WASHINGTON (Nov. 3)
Middle East military analysts and pro-Israel activists are welcoming China’s pledge to forgo new nuclear dealings with Iran, but remain skeptical about whether Beijing will honor its commitment.
President Clinton last week concluded an agreement clearing the way for U.S. firms to sell nuclear reactors to China, provided that Beijing live up to its commitment to stop selling technology to Iran and other nations that could be used to build nuclear weapons.
Halting Beijing’s technology transfers to Iran is viewed as a crucial part of efforts to contain Iran, which has been attempting to develop biological, chemical and nuclear capabilities.
Iran’s acquisition of such weapons of mass destruction could threaten Israel, the Middle East and world security.
Indeed, the U.S.-Chinese agreement came as Congress launched a new legislative initiative aimed at preventing Iran from developing such weapons.
Although China’s assistance to Iran’s nuclear aspirations has focused on the development of a civilian nuclear power program, Washington believes that such transfers would help provide know-how that could eventually be used to make bombs.
China’s halt would “choke off a major source of support for the Iranians, but the key question is `if’ because we know that China has not necessarily broken its promises, but sidestepped them before,” said Dov Zakheim, a former deputy undersecretary of defense in the Reagan administration.
“The key question of course is the verifiability of the Chinese commitment,” said Martin Raffel, associate executive vice chairman of the Jewish Council for Public Affairs.
“We would expect that the administration would be tough on that point and would require the Chinese to be very open about fulfilling its commitment.”
China has long been accused of providing countries such as Iran and Pakistan with technology that could be used to develop nuclear weapons.
While Beijing has denied the allegations, the Central Intelligence Agency recently reported that in the second half of 1996, China was the “primary source of nuclear-related equipment and technology to Pakistan and a key supplier to Iran.”
Following last week’s U.S.-China summit meeting, the White House said China was taking a range of actions to keep weapons of mass destruction and other sophisticated weapons “out of unstable regimes and away from rogue states and terrorists.”

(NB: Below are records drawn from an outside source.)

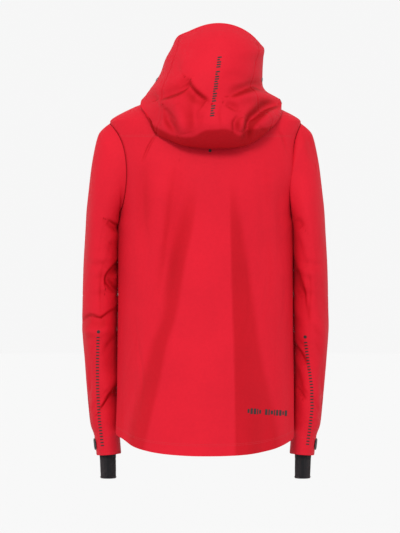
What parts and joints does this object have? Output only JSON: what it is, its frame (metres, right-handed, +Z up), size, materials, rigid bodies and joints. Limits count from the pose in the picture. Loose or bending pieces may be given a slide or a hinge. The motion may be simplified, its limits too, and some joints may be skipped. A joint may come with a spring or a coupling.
{
  "type": "hardshell jacket",
  "caption": "Hooded waterproof shell jacket in its worn shape: panelled body, full front zip, set-in sleeves with cuff tabs and wrist gaiters, hood lying down on the back.",
  "frame": {"origin": "middle of the neck opening, level with the centre-back neck seam, where the jacket sits on a wearer or form", "axes": "+Z up, -Y out of the chest (the zip side), +Y out of the back, +X the wearer's left"},
  "size_m": [0.518, 0.3437, 0.962],
  "materials": {
    "shell_fabric": "woven three-layer face fabric, water-repellent satin",
    "facing_fabric": "woven facing, matt",
    "lining_fabric": "brushed tricot, matt",
    "stretch_fabric": "fine stretch knit, matt",
    "loop_tape": "hook-and-loop pile",
    "tab_rubber": "moulded, matt",
    "zip_tape": "coated tape, satin",
    "zip_chain": "moulded coil, satin",
    "zip_metal": "enamelled, satin",
    "pull_plastic": "moulded, matt",
    "webbing": "woven webbing, matt",
    "label_fabric": "woven, blank, matt",
    "eyelet_metal": "plated, satin"
  },
  "bodies": {
    "shell": {"back_panel": "shell_fabric", "shoulder_yoke": "shell_fabric", "front_panel_left": "shell_fabric", "front_panel_right": "shell_fabric", "side_panel_left": "shell_fabric", "side_panel_right": "shell_fabric", "hem_facing": "facing_fabric", "collar_outer": "shell_fabric", "collar_lining": "lining_fabric", "chin_guard": "lining_fabric", "hang_loop": "webbing", "neck_label": "label_fabric", "zip_teeth_left": "zip_chain", "zip_teeth_right": "zip_chain", "zip_tape_left": "zip_tape", "zip_tape_right": "zip_tape", "zip_top_stops": "zip_metal", "zip_box": "zip_chain", "storm_flap": "shell_fabric", "pocket_zip_left": "zip_tape", "pocket_zip_right": "zip_tape", "pocket_bag_left": "facing_fabric", "pocket_bag_right": "facing_fabric", "hem_eyelets": "eyelet_metal"},
    "hood": {"hood_centre_panel": "shell_fabric", "hood_side_panel_left": "shell_fabric", "hood_side_panel_right": "shell_fabric", "hood_brim": "facing_fabric", "hood_eyelets": "eyelet_metal"},
    "main_slider": {"main_slider": "zip_metal"},
    "main_pull": {"main_pull": "pull_plastic"},
    "pocket_slider_left": {"pocket_slider_left": "zip_metal"},
    "pocket_slider_right": {"pocket_slider_right": "zip_metal"},
    "pocket_pull_left": {"pocket_pull_left": "pull_plastic"},
    "pocket_pull_right": {"pocket_pull_right": "pull_plastic"},
    "sleeve_left": {"upper_sleeve_left": "shell_fabric", "lower_sleeve_left": "shell_fabric", "cuff_left": "facing_fabric", "cuff_loop_left": "loop_tape", "wrist_gaiter_left": "stretch_fabric"},
    "sleeve_right": {"upper_sleeve_right": "shell_fabric", "lower_sleeve_right": "shell_fabric", "cuff_right": "facing_fabric", "cuff_loop_right": "loop_tape", "wrist_gaiter_right": "stretch_fabric"},
    "cuff_tab_left": {"cuff_tab_left": "tab_rubber"},
    "cuff_tab_right": {"cuff_tab_right": "tab_rubber"}
  },
  "joints": [
    {"name": "hood_lift", "type": "hinge", "parent": "shell", "child": "hood", "pos_m": [0, 0.04, 0.03], "axis": [1, 0, 0], "range_deg": [0, 70]},
    {"name": "main_zip", "type": "slide", "parent": "shell", "child": "main_slider", "axis": [0, -0.0785, -0.9969], "range_m": [0, 0.68]},
    {"name": "main_pull_swing", "type": "hinge", "parent": "main_slider", "child": "main_pull", "pos_m": [0, -0.10144, 0.01246], "axis": [-1, 0, 0], "range_deg": [0, 120]},
    {"name": "pocket_zip_left", "type": "slide", "parent": "shell", "child": "pocket_slider_left", "axis": [0.0064, -0.0593, -0.9982], "range_m": [0, 0.16]},
    {"name": "pocket_pull_left_swing", "type": "hinge", "parent": "pocket_slider_left", "child": "pocket_pull_left", "pos_m": [0.13209, -0.10275, -0.4217], "axis": [-0.8359, -0.5481, 0.0272], "range_deg": [0, 110]},
    {"name": "sleeve_left_raise", "type": "hinge", "parent": "shell", "child": "sleeve_left", "pos_m": [0.203, 0, -0.034], "axis": [0, -1, 0], "range_deg": [0, 50]},
    {"name": "cuff_tab_left_peel", "type": "hinge", "parent": "sleeve_left", "child": "cuff_tab_left", "pos_m": [0.22787, -0.08291, -0.718], "axis": [0, 0, -1], "range_deg": [0, 70]},
    {"name": "pocket_zip_right", "type": "slide", "parent": "shell", "child": "pocket_slider_right", "axis": [-0.0064, -0.0593, -0.9982], "range_m": [0, 0.16]},
    {"name": "pocket_pull_right_swing", "type": "hinge", "parent": "pocket_slider_right", "child": "pocket_pull_right", "pos_m": [-0.13209, -0.10275, -0.4217], "axis": [-0.8359, 0.5481, -0.0272], "range_deg": [0, 110]},
    {"name": "sleeve_right_raise", "type": "hinge", "parent": "shell", "child": "sleeve_right", "pos_m": [-0.203, 0, -0.034], "axis": [0, 1, 0], "range_deg": [0, 50]},
    {"name": "cuff_tab_right_peel", "type": "hinge", "parent": "sleeve_right", "child": "cuff_tab_right", "pos_m": [-0.22787, -0.08291, -0.718], "axis": [0, 0, 1], "range_deg": [0, 70]}
  ]
}
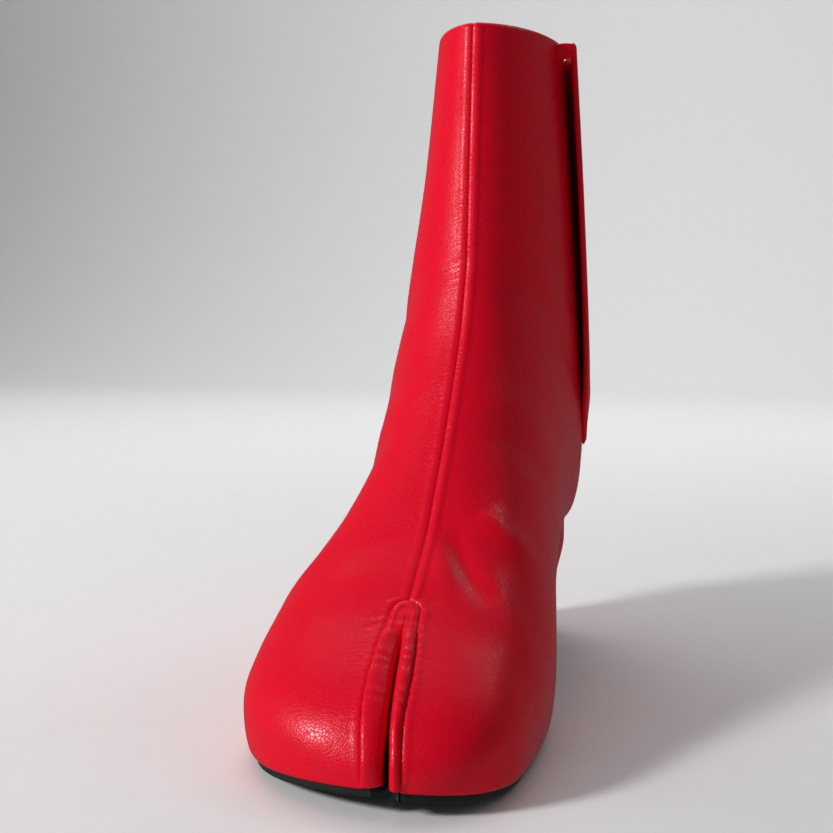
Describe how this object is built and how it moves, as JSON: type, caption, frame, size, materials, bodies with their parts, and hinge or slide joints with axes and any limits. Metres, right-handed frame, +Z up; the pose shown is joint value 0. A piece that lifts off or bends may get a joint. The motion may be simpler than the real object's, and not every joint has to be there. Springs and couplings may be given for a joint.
{
  "type": "split-toe ankle boot",
  "caption": "Red leather split-toe ankle boot with a front seam, a medial closing flap, a thin sole and a round block heel.",
  "frame": {"origin": "on the floor under the middle of the boot's box", "axes": "+Z up, toe towards -Y, medial side towards +X"},
  "size_m": [0.097, 0.2396, 0.2516],
  "materials": {
    "red_leather": "semi-gloss, fine grain",
    "black_sole_leather": "satin",
    "pale_lining": "matte",
    "black_rubber": "matte"
  },
  "bodies": {
    "root": {"upper": "red_leather", "outsole": "black_sole_leather", "insole": "pale_lining", "heel_block": "red_leather", "heel_top_piece": "black_rubber", "closure_flap": "red_leather"}
  },
  "joints": []
}
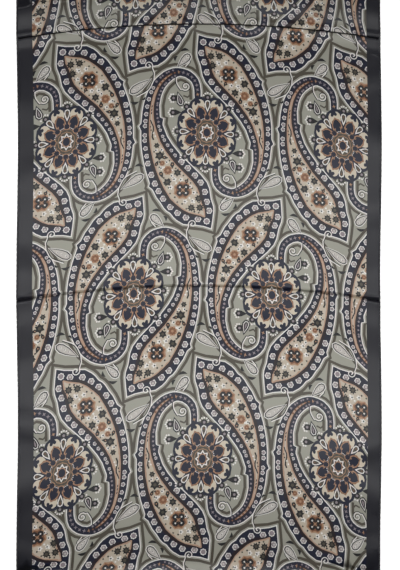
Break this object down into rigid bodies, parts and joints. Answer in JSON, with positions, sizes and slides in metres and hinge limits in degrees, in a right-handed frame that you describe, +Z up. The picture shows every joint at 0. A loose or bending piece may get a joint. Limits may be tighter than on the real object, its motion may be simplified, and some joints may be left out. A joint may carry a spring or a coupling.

One Middle East analyst said of the deal: “The key thing is to really make sure the Chinese have their feet held to the fire before anything is actually delivered in terms of U.S. nuclear technology.
“It’s important we not just take them at their word, that we trust, but verify,” said the analyst, who asked not to be identified.
Despite Beijing’s new pledge, some analysts speculate that a good deal of damage has already been done. China has steadily supplied Iran in recent years with technology that has boosted Iran’s weapons technology.
While the Chinese agreement would close off a major avenue for technology transfers, Iran is likely to continue drawing on other sources, such as Russia, for help in its weapons development program.
Some analysts, in fact, believe that Russian cooperation with Iran poses a more immediate concern.
Israeli military officials have warned that with continued help from Russian engineers and scientists, Tehran would have the ability to launch ballistic missiles equipped with chemical, biological and other warheads to Israel and other states in the region within the next 18 months.
“If a deal with the Russians similar to one with the Chinese can be worked out, I think we’d be in much better shape,” said the Middle East analyst.
Indeed, the American Israel Public Affairs Committee, the pro-Israel lobby, along with other Jewish organizations, has made the containment of Iran a top agenda item.
The pro-Israel lobby is engaging in “emergency mobilization” to win congressional support of legislation introduced last week.
The legislation, sponsored by Sens. Trent Lott (R-Miss.) and Joseph Lieberman (D-Conn.) and in the House by Rep. Benjamin Gilman (R-N.Y.), would automatically impose sanctions on foreign companies known to have transferred missile technology to Iran.